All Tomorrow's Parties by William Gibson

G. P. Putnam's Sons 1999 288 pp. 24.95

Copyright © Steven E. Alford

 

"Rydell was midway back, through that lower-level crunch, when his sunglasses rang." People wearing ringing eyeglasses that interface with the internet, we know we can only be in one place: Gibsonland. In All Tomorrow's Parties , William Gibson has completed his second trilogy, begun with Virtual Light and Idoru . Unfortunately, ATP is Gibson's most disappointing effort to date, showing the frayed edges of his noir science fiction, better known as cyberpunk.

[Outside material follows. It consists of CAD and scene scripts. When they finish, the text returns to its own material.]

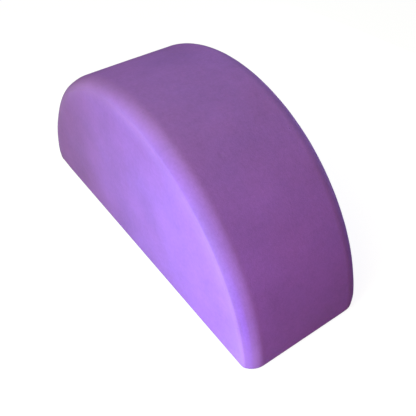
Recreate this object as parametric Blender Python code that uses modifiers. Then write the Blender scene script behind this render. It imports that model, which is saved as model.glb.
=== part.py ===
"""A half-round yoga block: one solid piece of closed-cell EVA foam, 230 x 80 x 106 mm.

The block is a thick foam disc cut flat a little above its centre. Its two D-shaped faces are flat and parallel.
A router has rounded the edge between each face and the arch, with a bit that cuts only part of a quarter circle,
so the round is tangent to the arch but meets the face in a visible crease.

Metres, +Z up. The origin is the middle of the flat base. X runs from foot to foot along the base, and Y runs
from one D-shaped face to the other.
"""

import math

import bmesh
import bpy

# Driving dimensions
LENGTH = 0.230  # the flat base from foot to foot, along X
HEIGHT = 0.106  # from the base to the top of the arch, along Z
WIDTH = 0.080  # between the two D-shaped faces, along Y
EDGE_RADIUS = 0.011  # of the routed round between arch and face
EDGE_INSET = 0.0055  # how far inside the arch that round meets the face
BASE_SOFTENING = 0.0008  # the edges round the base are cut square, and worn only this much

# How finely the round surfaces are faceted
ARCH_STEPS = 180  # for a whole turn
EDGE_STEPS = 6
SOFTENING_STEPS = 2

# Worked out from the dimensions above
ARCH_RADIUS = ((LENGTH / 2) ** 2 + HEIGHT**2) / (2 * HEIGHT)
ARCH_CENTRE = HEIGHT - ARCH_RADIUS  # negative: the arch's centre lies below the base
EDGE_SWEEP = math.acos(1 - EDGE_INSET / EDGE_RADIUS)
EDGE_DEPTH = EDGE_RADIUS * math.sin(EDGE_SWEEP)  # how far the round reaches in from the face

MERGE_DISTANCE = 0.00001
FLAT_WITHIN = math.radians(0.2)  # facets closer to one plane than this are one face
BASE_EDGE_ANGLE = math.radians(60)  # steeper edges are those round the base
CREASE_ANGLE = math.radians(20)  # steeper edges are shaded sharp

FOAM_COLOUR = (0.262, 0.124, 0.432, 1.0)  # the mid purple of the foam, in linear RGB
FOAM_ROUGHNESS = 0.72


def clear_scene():
    for thing in list(bpy.data.objects):
        bpy.data.objects.remove(thing, do_unlink=True)


def new_collection(name):
    collection = bpy.data.collections.new(name)
    bpy.context.scene.collection.children.link(collection)
    return collection


def foam_material():
    """Matte closed-cell foam, coloured right through."""
    material = bpy.data.materials.new("purple_foam")
    material.use_nodes = True
    shader = material.node_tree.nodes["Principled BSDF"]
    shader.inputs["Base Color"].default_value = FOAM_COLOUR
    shader.inputs["Roughness"].default_value = FOAM_ROUGHNESS
    shader.inputs["Metallic"].default_value = 0.0
    material.diffuse_color = FOAM_COLOUR
    return material


def disc_profile():
    """Half the disc's section as (radius, offset along its axis), from one face's middle to the other's."""
    half_width = WIDTH / 2
    rounded_edge = []
    for step in range(EDGE_STEPS + 1):
        angle = EDGE_SWEEP * (1 - step / EDGE_STEPS)
        radius = ARCH_RADIUS - EDGE_RADIUS * (1 - math.cos(angle))
        offset = half_width - EDGE_DEPTH + EDGE_RADIUS * math.sin(angle)
        rounded_edge.append((radius, offset))
    other_edge = [(radius, -offset) for radius, offset in reversed(rounded_edge)]
    return [(0.0, half_width)] + rounded_edge + other_edge + [(0.0, -half_width)]


def foam_disc(collection):
    """The whole disc, turned about its axis and laid so that the axis runs along Y."""
    section = bmesh.new()
    points = [section.verts.new((radius, 0.0, offset)) for radius, offset in disc_profile()]
    for start, end in zip(points, points[1:]):
        section.edges.new((start, end))
    mesh = bpy.data.meshes.new("foam_block")
    section.to_mesh(mesh)
    section.free()

    disc = bpy.data.objects.new("foam_block", mesh)
    collection.objects.link(disc)
    disc.location = (0.0, 0.0, ARCH_CENTRE)
    disc.rotation_euler = (-math.pi / 2, 0.0, 0.0)

    turn = disc.modifiers.new("turned disc", "SCREW")
    turn.axis = "Z"
    turn.angle = 2 * math.pi
    turn.steps = ARCH_STEPS
    turn.render_steps = ARCH_STEPS
    turn.use_merge_vertices = True
    turn.merge_threshold = MERGE_DISTANCE
    return disc


def base_cutter(collection):
    """A box whose top is the plane of the base, larger than all of the disc that lies below it."""
    bpy.ops.mesh.primitive_cube_add(size=1.0)
    cutter = bpy.context.object
    cutter.name = "below_the_base"
    for owner in list(cutter.users_collection):
        owner.objects.unlink(cutter)
    collection.objects.link(cutter)
    depth = 2 * ARCH_RADIUS
    cutter.dimensions = (2 * LENGTH, 2 * WIDTH, depth)
    cutter.location = (0.0, 0.0, -depth / 2)
    cutter.hide_render = True
    cutter.display_type = "WIRE"
    return cutter


def cut_flat(disc, cutter):
    """Take away what lies below the base, and join the facets that the turning left on flat faces."""
    cut = disc.modifiers.new("flat base", "BOOLEAN")
    cut.operation = "DIFFERENCE"
    cut.solver = "EXACT"
    cut.object = cutter
    flats = disc.modifiers.new("whole flat faces", "DECIMATE")
    flats.decimate_type = "DISSOLVE"
    flats.angle_limit = FLAT_WITHIN


def soften_base_edges(block):
    softening = block.modifiers.new("softened base edges", "BEVEL")
    softening.width = BASE_SOFTENING
    softening.segments = SOFTENING_STEPS
    softening.limit_method = "ANGLE"
    softening.angle_limit = BASE_EDGE_ANGLE


def shade_round_with_creases(block):
    """Make the modifiers' result the block's own mesh, smooth except where the round meets the face."""
    evaluated = block.evaluated_get(bpy.context.evaluated_depsgraph_get())
    mesh = bpy.data.meshes.new_from_object(evaluated)
    block.modifiers.clear()
    block.data = mesh
    mesh.shade_smooth()
    mesh.set_sharp_from_angle(angle=CREASE_ANGLE)


def build():
    clear_scene()
    parts = new_collection("yoga_block")
    cutters = new_collection("cutters")
    block = foam_disc(parts)
    cut_flat(block, base_cutter(cutters))
    soften_base_edges(block)
    shade_round_with_creases(block)
    block.data.materials.append(foam_material())


build()
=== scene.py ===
# %% [markdown]
# A half-round foam yoga block
#
# The real object is one piece of closed-cell EVA foam. It starts as a thick sheet, whose two skins become
# the D-shaped side faces. A hot wire or a band saw cuts the arch and the flat base, and a router rounds the
# long arched edges. Nothing is glued or screwed to it, so this lesson has one piece and spends its time on
# the surface: the crease that the router leaves, the slight waviness of cut foam, and the grain of its
# cells.
#
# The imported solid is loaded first. It gives the sizes and the frame that everything here is placed in.

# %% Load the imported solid
import math

import bpy
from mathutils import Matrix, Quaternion, Vector, noise


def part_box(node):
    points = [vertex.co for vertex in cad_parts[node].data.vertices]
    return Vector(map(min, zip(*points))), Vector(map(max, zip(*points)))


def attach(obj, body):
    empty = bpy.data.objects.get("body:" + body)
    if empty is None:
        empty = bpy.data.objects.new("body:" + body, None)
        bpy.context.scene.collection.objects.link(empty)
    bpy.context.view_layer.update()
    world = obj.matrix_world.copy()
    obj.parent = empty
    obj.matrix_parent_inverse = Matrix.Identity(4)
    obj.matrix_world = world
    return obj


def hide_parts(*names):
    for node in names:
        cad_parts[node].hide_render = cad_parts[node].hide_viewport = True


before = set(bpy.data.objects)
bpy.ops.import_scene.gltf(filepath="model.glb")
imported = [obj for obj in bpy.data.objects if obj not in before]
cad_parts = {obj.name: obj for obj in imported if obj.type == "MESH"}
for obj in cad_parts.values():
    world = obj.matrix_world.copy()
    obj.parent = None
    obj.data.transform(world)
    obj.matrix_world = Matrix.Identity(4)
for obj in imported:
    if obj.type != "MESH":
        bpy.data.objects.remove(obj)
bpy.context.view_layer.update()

print("solids:", sorted(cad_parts))

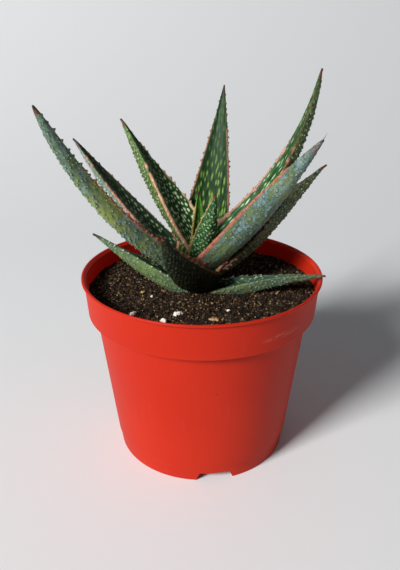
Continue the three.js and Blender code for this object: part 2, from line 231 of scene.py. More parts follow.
class Shader:
    """A material with short calls for the nodes that every finish here is made of."""

    def __init__(self, name, **values):
        self.material = bpy.data.materials.new(name)
        self.material.use_nodes = True
        self.nodes = self.material.node_tree.nodes
        self.links = self.material.node_tree.links
        self.surface = self.nodes["Principled BSDF"]
        self.place = self.nodes.new("ShaderNodeTexCoord").outputs["Object"]
        self.set(**values)

    def feed(self, socket, value):
        """Sets a socket to a number or a colour, or links an output to it."""
        if isinstance(value, (int, float, tuple)):
            socket.default_value = value
        else:
            self.links.new(value, socket)

    def set(self, **values):
        """Feeds the surface; in a name here and in node, _ stands for a space."""
        for key, value in values.items():
            self.feed(self.surface.inputs[key.replace("_", " ")], value)

    def node(self, kind, **values):
        made = self.nodes.new("ShaderNode" + kind)
        for key, value in values.items():
            self.feed(made.inputs[key.replace("_", " ")], value)
        return made

    def attribute(self, name, output="Fac"):
        made = self.node("Attribute")
        made.attribute_name = name
        return made.outputs[output]

    def noise(self, scale=1.0, detail=3.0, stretch=(1.0, 1.0, 1.0)):
        vector = self.node("Mapping", Vector=self.place, Scale=stretch).outputs["Vector"]
        made = self.node("TexNoise", Vector=vector, Scale=scale, Detail=detail, Roughness=0.55)
        return made.outputs["Fac"]

    def cells(self, scale, output="Distance"):
        return self.node("TexVoronoi", Vector=self.place, Scale=scale).outputs[output]

    def band(self, value, low, high, to_low=0.0, to_high=1.0):
        made = self.node("MapRange", Value=value, From_Min=low, From_Max=high, To_Min=to_low, To_Max=to_high)
        made.interpolation_type = "SMOOTHSTEP"
        return made.outputs["Result"]

    def math(self, operation, *values):
        made = self.node("Math")
        made.operation = operation
        for socket, value in zip(made.inputs, values):
            self.feed(socket, value)
        return made.outputs["Value"]

    def total(self, *parts):
        """The sum of values, each times its weight."""
        out = 0.0
        for value, weight in parts:
            out = self.math("MULTIPLY_ADD", value, weight, out)
        return out

    def mix(self, factor, a, b):
        made = self.node("Mix", Factor=factor)
        made.data_type = "RGBA"
        for socket, value in zip([s for s in made.inputs if s.type == "RGBA"], (a, b)):
            self.feed(socket, value)
        return next(s for s in made.outputs if s.type == "RGBA")

    def lay(self, under, value, low, high, over, share=1.0):
        """Lays a colour over another, up to the share, where the value goes from low to high."""
        return self.mix(self.band(value, low, high, 0.0, share), under, over)

    def let_through(self, colour, share):
        """Thin walls pass this share of the light on to their other side."""
        glow = self.node("BsdfTranslucent", Color=colour)
        mixed = self.node("MixShader", Fac=share)
        self.feed(mixed.inputs[1], self.surface.outputs["BSDF"])
        self.feed(mixed.inputs[2], glow.outputs["BSDF"])
        self.feed(self.nodes["Material Output"].inputs["Surface"], mixed.outputs["Shader"])

    def bump(self, height, strength, distance):
        made = self.node("Bump", Height=height, Strength=strength, Distance=distance * MM)
        self.set(Normal=made.outputs["Normal"])


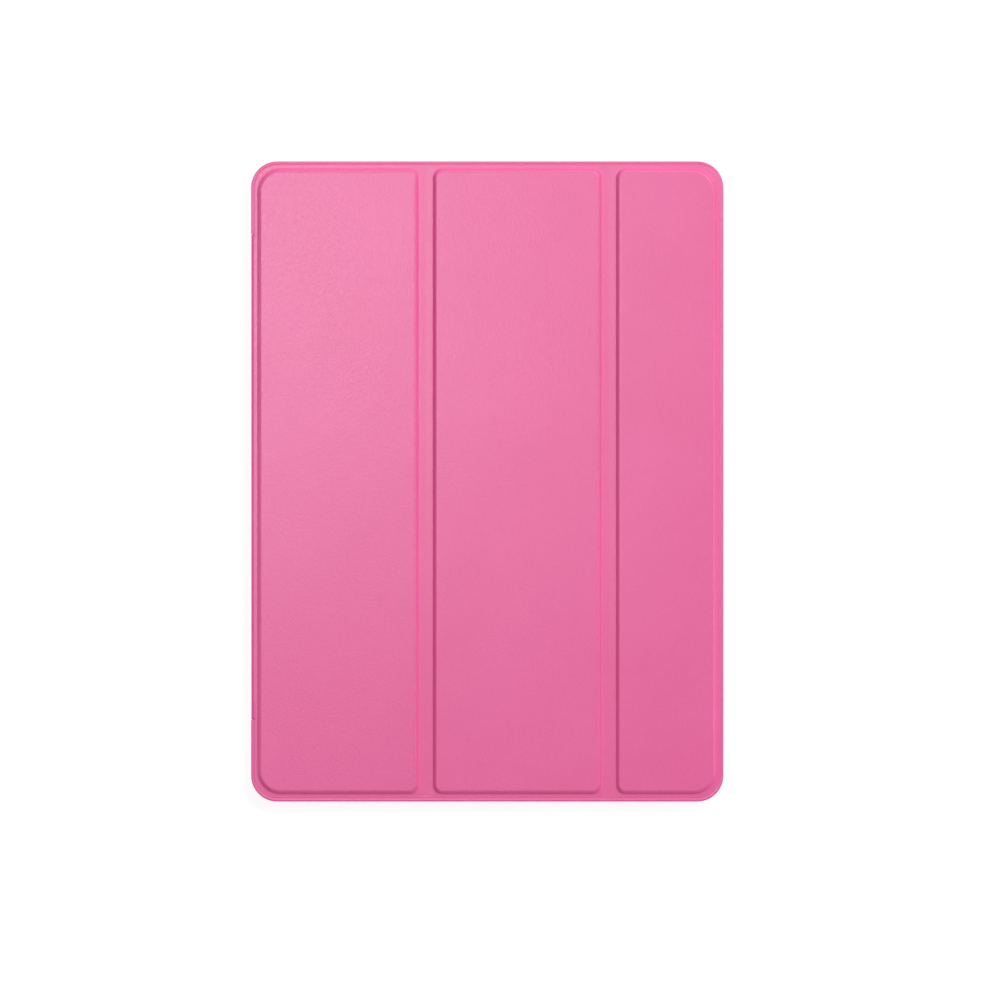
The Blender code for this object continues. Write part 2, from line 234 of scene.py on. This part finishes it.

They're all back from the previous two books, Chevette, Laney, Rydell, Yamazaki, and, of course, Rei Toei, the Idoru (a digitally existing "entertainment idol"). And they all eventually find themselves chasing each other around San Francisco's Bay Bridge, a post-earthquake environment for "hardened survivors used to living on their own in a community of similar people." But there isn't much for any of them to do except wait around for what Laney promises to be a "nodal moment," presumably a millennial transformation in how we will exist.

"Laney is a sport, a mutant, the accidental product of covert clinical trials of a drug that induced something oddly akin to psychic abilities in a small percentage of test subjects. But Laney isn't psychic in any nonrational sense; rather he is able, through the organic changes wrought long ago by 5-SB, this drug, to somehow perceive change emerging from vast flows of data." The problem is, the reader isn't really clear on what this monumental change is, or when it occurs.

In any event, Gibson's thinly plotted books are largely about the cultivation of a certain oblique stylishness, both in language and in the lives of the characters. What plots there are have to be assiduously extracted, like a small, particularly elusive skein of data from the Internet. In ATP, the story concerns a device capable of digitally replicating physical objects at a distance, and those who will try to control it. This device heralds the change Laney perceives, which is, I think, a convergence between the material and the digital, in which digital creatures can become human and vice versa.

Along the way, Gibson has time for some fun observations, such as why computers are all so blandly colored. Among the theories, "one is that [making them beige] was to help people in the workplace be more comfortable with radically new technologies that would eventually result in the mutation or extinction of the workplace. Hence the almost universal choice, by the manufacturers, of a shade of plastic most often encountered in downscale condoms."

Gibson also sees the impact of digital storage technology on history: "History in the older sense was an historical concept. History in the older sense was narrative, stories we told ourselves about where we've come from and what it had been like, and those narratives were revised by each new generation, and indeed always had been. History was plastic, was a matter of interpretation. The digital had not so much changed that as made it too obvious to ignore. History was stored data, subject to manipulation and interpretation."

Like Candidate Gore's and his prescient invention of the Internet, Gibson will forever be known as the inventor of the term "cyberspace," as well as its literary version 1.0, Neuromancer . Along with Neal Stephenson and Bruce Sterling, he continues to provide the imaginative groundwork for the technological deployment of this new space in which we and our children will find ourselves interacting, an area nominally visual, but more encompassingly digital, a digital compaction and conflation of the telephone, television, and computer, a place with no there there, but there nevertheless.

In ATP, however, we find far too much of the 13-year-old-boy fascination with "serious ordinance" and knife-wielding men who seem to have stepped out of a perilously thin episode of Kung Fu .

As an enormously imaginative theorist of the future, Gibson deserves our respect and attention. We should skip his latest effort, though, perhaps just take some 5-SB, crawl into an empty cardboard box, and wait.